IMHO, building something from scratch is kinda overrated. True you learn a lot that way and it seems more original and hardcore, but you have thousand other things to learn beside learning to reinvent the wheel. In fact, even if you are using out-of-the box solution like wordpress, there are gazillion other stuff you have to do to really ensure security from armies of spammers out there. This article covers that (makes me feel tired just to read). Plus, these things must be updated and maintained over time, which means more time commitment. I think you should spend time evaluating and integrating existing solutions and really study the landscape of web frameworks, instead of spending time coding everything from scratch (unless your project is truly unique). This way your time is really devoted towards generating the best value for you client and building a good set of solutions for your future business. Just my 2 cents. Let me know what you think.

The thing is WP is open source so people can view the code and find exploits which is part of the reason it's so insecure. If I custom build, even without all security measures implemented, it would probably still be safer because people wouldn't know what exploits might possibly work.

I've always planned to use a lightweight framework, when I say scratch I mean not using a CMS.

Laravel framework is the latest buzz. If you want something between wordpress and php framework than Modx is a good cms with mvc framework features. But of course as with anything new, there's a learning curve involved.

I have been looking at Laravel and Symfony lately. Laravel looks super lightweight but if I'm not wrong Symfony is completely modular using "components" so depending on what you choose to use it can be pretty lightweight. Do you have experience with either that you could recommend or just anecdotal stuff?

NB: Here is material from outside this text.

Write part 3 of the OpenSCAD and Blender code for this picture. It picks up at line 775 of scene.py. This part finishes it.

I just started to look into laravel myself only because it is highly recommended by tutsplus and there are some good tutorials for it. Can't really make any valid comparisons at this point yet.

Cool, I'll just have to give them both a closer look. Thanks.

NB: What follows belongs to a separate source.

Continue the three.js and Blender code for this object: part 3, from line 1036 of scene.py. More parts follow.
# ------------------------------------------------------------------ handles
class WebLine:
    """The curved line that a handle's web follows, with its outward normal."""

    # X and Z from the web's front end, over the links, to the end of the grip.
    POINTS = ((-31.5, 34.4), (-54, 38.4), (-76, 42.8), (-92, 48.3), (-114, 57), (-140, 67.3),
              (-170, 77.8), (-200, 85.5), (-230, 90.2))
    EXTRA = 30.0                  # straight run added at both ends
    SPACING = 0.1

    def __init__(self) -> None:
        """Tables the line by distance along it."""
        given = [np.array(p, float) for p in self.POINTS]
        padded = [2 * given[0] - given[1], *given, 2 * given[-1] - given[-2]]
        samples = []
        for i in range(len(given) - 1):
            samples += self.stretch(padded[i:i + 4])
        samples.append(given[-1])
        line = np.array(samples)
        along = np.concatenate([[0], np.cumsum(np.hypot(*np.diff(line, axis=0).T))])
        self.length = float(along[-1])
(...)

Sorry I'm late to the party. What about Yii? I always want to learn it. I think the 3 main things I'm concerned when it comes to picking a PHP framework are features, performance, and community size. Yii seems to be awesome in all three based on my research. But Laravel may catch up soon in terms of popularity, so I'll keep an eye on it.

Pavol, ModX looks good. I want to make a blog for my personal website, but want to make my whole site MVC. I could learn from it. Thanks for pointing it out!

Since this is a live project for a client and you are not completely sure how to approach it if built from the scratch, you should probably not go that route. Last thing you want is client with a website with potential security hole(s). Learning CRUD is awesome exercise, but you should probably do it on your time, rather than learn it on the client's time, especially since this is something you do not actually have to do from scratch and it would benefit only you and not the client.

I've built a PHP CRUD before and know how to implement it. That's not a problem at all. It was as an exercise though so it never went live. I'm well aware of things like salting and hashing passwords and things of that nature. I'm curious about the less obvious security measures.

Based on my experience with and stories about wordpress I think that would be more unsafe than if I were to build my own even without knowledge of all the necessary security measures. I mentioned WP because it has the lowest learning curve but I'd prefer to use Drupal if I have to use a CMS. I'm doing it on the cheap since it's partially a portfolio piece so I don't think the guy will complain too much.

In that case go for it and have fun. It' s always more motivating to learn on actual real project than just training exercise.

The thing is WP is open source so people can view the code and find exploits which is part of the reason it's so insecure

That's not quite how open source software works 6 open source security myths

One of the security researcher's main arguments against my point is that malicious folks can convert the software into assembler instructions which is as good as having the source. This only applies to compiled software. I could be wrong but as far as I know there is nothing that can do this for PHP. PHP is translated to HTML before ever leaving the server. The only way to see closed source PHP is to break into the server, at which point you no longer even need an exploit.